*Material supplied*.
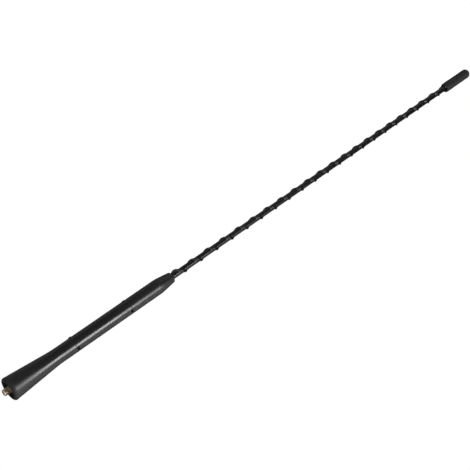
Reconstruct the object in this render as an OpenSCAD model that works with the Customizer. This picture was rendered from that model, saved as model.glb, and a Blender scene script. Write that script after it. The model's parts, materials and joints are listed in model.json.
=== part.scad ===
// Car roof mast aerial: a screw-in whip with a flared moulded foot, a thin mast
// with one spiral ridge against wind noise, and a moulded cap on its tip.
// Millimetres. The origin is on the mast's axis in the plane of the foot's rim,
// which seats on the roof base. +Z runs along the mast to its tip.

/* [Mast] */
// Length from the foot's rim to the tip of the cap
mast_len = 400; // [340:1:460]
// Play between pieces that are moulded, glued or slid onto each other
fit_gap = 0.05; // [0.03:0.01:0.08]

/* [Threaded stud] */
// Outside diameter over the thread
thread_d = 3.95; // [3.4:0.05:4.9]
// How far the stud stands out of the foot
stud_reach = 3; // [2:0.5:10]
// Chamfer on the stud's end
thread_chamfer = 0.5; // [0.3:0.1:0.8]
// Width of the moulded-in hexagon across its flats
collar_af = 7; // [6.6:0.1:8]
// Height of the moulded-in hexagon
collar_h = 3.5; // [2:0.5:5]
// Length of the pegs that the spring is pushed onto
peg_len = 8; // [5:0.5:11]
// Diameter of the cone at the end of each peg
peg_tip_d = 2.6; // [2:0.1:3]

/* [Coupling spring] */
// Outside diameter of the spring
spring_d = 6.2; // [5.6:0.1:6.6]
// Diameter of the spring's wire
spring_wire = 1; // [0.8:0.05:1.1]
// Length of the spring between the two shoulders
spring_len = 26; // [23:0.5:28]
// Air between neighbouring turns
turn_gap = 0.1; // [0.08:0.01:0.3]

/* [Rod ferrule] */
// Outside diameter of the ferrule
ferrule_d = 6; // [5.4:0.1:6.4]
// Depth of the socket that holds the rod
socket_depth = 30; // [15:0.5:40]
// Height of the solder fillet on the ferrule's upper end
solder_h = 1; // [0.5:0.1:1.5]
// Width of the solder fillet
solder_w = 0.7; // [0.4:0.1:1]

/* [Rod and winding] */
// Diameter of the fibreglass rod
rod_d = 2.2; // [1.8:0.05:2.3]
// Diameter of the enamelled wire
wire_d = 0.25; // [0.18:0.01:0.28]
// Length of the close-wound loading coil
coil_len = 18; // [12:0.5:19]
// Bare rod between the loading coil and the jacket
coil_gap = 2; // [1:0.5:4]
// Rise of the open winding in one turn
wire_pitch = 14; // [13:0.5:24]
// Length of bare rod above the open winding
rod_bare = 6; // [3:0.5:12]

/* [Mast jacket] */
// Diameter of the jacket between the turns of its ridge
jacket_d = 3.55; // [3.3:0.05:3.9]
// How deep the jacket sits in the foot
jacket_tuck = 8; // [4:0.5:8]
// Height of the spiral ridge
ridge_h = 0.65; // [0.2:0.05:0.75]
// Width of the ridge at its root, in a cut across the mast
ridge_w = 2.8; // [1.6:0.1:3.4]
// Rise of the ridge in one turn
ridge_pitch = 12.15; // [11.5:0.05:18]
// How far the hand-wound ridge wanders along the mast from an even pitch
ridge_drift = 1.85; // [0:0.05:2.5]
// Length of one such wander
drift_len = 290; // [200:5:400]
// Distance from the foot's mouth to the place where the wander starts
drift_lead = 34; // [0:1:100]
// Distance from the foot's mouth to the first crest on the -X side
ridge_lead = 4.6; // [3:0.05:12]
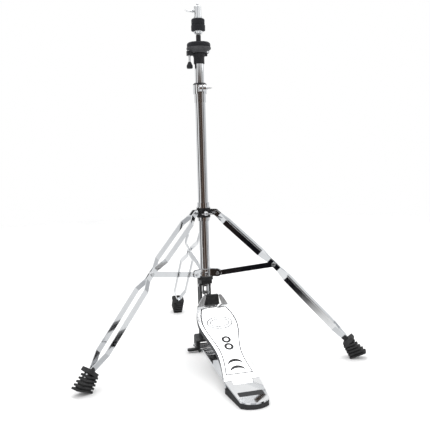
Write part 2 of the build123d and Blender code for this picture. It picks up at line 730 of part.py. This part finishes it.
# Along each half of a leg: the distance from its upper end, and the bar's middle from the leg's plane.
LUG_GAP = 4.0 + CLEAR + BAR_THICK / 2
PINCH_GAP = BAR_THICK + 0.35
WIDE_GAP = 17.0
TOE_GAP = BAR_THICK / 2 + 0.2
UPPER_LONG = hypot(JOINT[0] - LEG_PIVOT[0], LEG_PIVOT[1] - JOINT[1])
LOWER_LONG = hypot(FOOT_ENTRY[0] - JOINT[0], JOINT[1] - FOOT_ENTRY[1])
UPPER_BAR = [
    (0, LUG_GAP), (13, LUG_GAP), (36, WIDE_GAP), (UPPER_LONG - 44, WIDE_GAP), (UPPER_LONG - 15, PINCH_GAP),
    (UPPER_LONG, PINCH_GAP),
]
LOWER_BAR = [
    (0, PINCH_GAP), (17, PINCH_GAP), (44, WIDE_GAP), (LOWER_LONG - 44, WIDE_GAP), (LOWER_LONG, TOE_GAP),
    (LOWER_LONG + 20, TOE_GAP),
]


def bent_bar(start, end, path):
    """A flat bar in the plane through two (radius, height) points, bent sideways along the path."""
    down = Vector(end[0] - start[0], 0, end[1] - start[1]).normalized()
    plane = Plane(origin=(start[0], 0, start[1]), x_dir=down, z_dir=down.cross(Vector(0, 1, 0)))
    half = BAR_THICK / 2
    outline = [(s, t + half) for s, t in path] + [(s, t - half) for s, t in reversed(path)]
    face = make_face(Polyline(*outline, close=True))
    return plane * extrude(face, BAR_WIDE / 2, both=True)


def leg_bar():
    """One of a leg's two bars, from the collar's lug to the foot."""
    bar = bent_bar(LEG_PIVOT, JOINT, UPPER_BAR) + bent_bar(JOINT, FOOT_ENTRY, LOWER_BAR)
    near, far = PINCH_GAP - BAR_THICK / 2, PINCH_GAP + BAR_THICK / 2
    bar += side_pin(BAR_WIDE / 2, near, far, *JOINT)
    near, far = LUG_GAP - BAR_THICK / 2, LUG_GAP + BAR_THICK / 2
    bar += side_pin(BAR_WIDE / 2, near, far, *LEG_PIVOT)
    bar -= side_pin(PIN_R + RUNNING, 0, 30, *LEG_PIVOT)
    return bar - side_pin(PIN_R, 0, 30, *JOINT)


def leg_bars(angle):
    bar = leg_bar()
    return Compound([radial(angle, bar), radial(angle, mirror(bar, Plane.XZ))])


def leg_rivets(angle):
    """The joint's rivet: a head on each bar. Its middle is left out, where the brace comes and goes."""
    near, far = PINCH_GAP - BAR_THICK / 2, PINCH_GAP + BAR_THICK / 2
    head = side_pin(5, far, far + 2, *JOINT)
    head = fillet(head.edges().filter_by(GeomType.CIRCLE).group_by(Axis.Y)[-1], 1.4)
    rivet = head + side_pin(PIN_R, near, far + 0.5, *JOINT)
    return Compound([radial(angle, rivet), radial(angle, mirror(rivet, Plane.XZ))])


def brace(angle):
    """A flat bar from the lower collar to the leg's joint."""
    run, rise = JOINT[0] - BRACE_PIVOT[0], JOINT[1] - BRACE_PIVOT[1]
    bar = SlotCenterToCenter(hypot(run, rise), BAR_WIDE)
    bar = Rot(90, 0, 0) * extrude(bar, BAR_THICK / 2, both=True)
    bar = Rot(0, -degrees(atan2(rise, run)), 0) * bar
    bar = Pos((JOINT[0] + BRACE_PIVOT[0]) / 2, 0, (JOINT[1] + BRACE_PIVOT[1]) / 2) * bar
    bar -= side_pin(PIN_R + RUNNING, -9, 9, *BRACE_PIVOT)
    bar -= side_pin(PIN_R + 0.5, -9, 9, *JOINT)
    return radial(angle, bar)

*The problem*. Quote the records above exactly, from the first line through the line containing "fit_gap = 0.05; // [0.03:0.01:0.08]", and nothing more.

*Output for this exercise*.
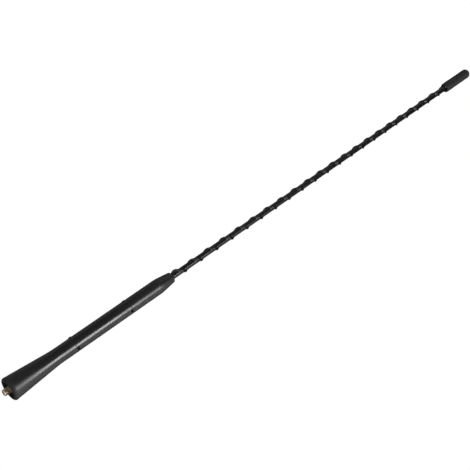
Reconstruct the object in this render as an OpenSCAD model that works with the Customizer. This picture was rendered from that model, saved as model.glb, and a Blender scene script. Write that script after it. The model's parts, materials and joints are listed in model.json.
=== part.scad ===
// Car roof mast aerial: a screw-in whip with a flared moulded foot, a thin mast
// with one spiral ridge against wind noise, and a moulded cap on its tip.
// Millimetres. The origin is on the mast's axis in the plane of the foot's rim,
// which seats on the roof base. +Z runs along the mast to its tip.

/* [Mast] */
// Length from the foot's rim to the tip of the cap
mast_len = 400; // [340:1:460]
// Play between pieces that are moulded, glued or slid onto each other
fit_gap = 0.05; // [0.03:0.01:0.08]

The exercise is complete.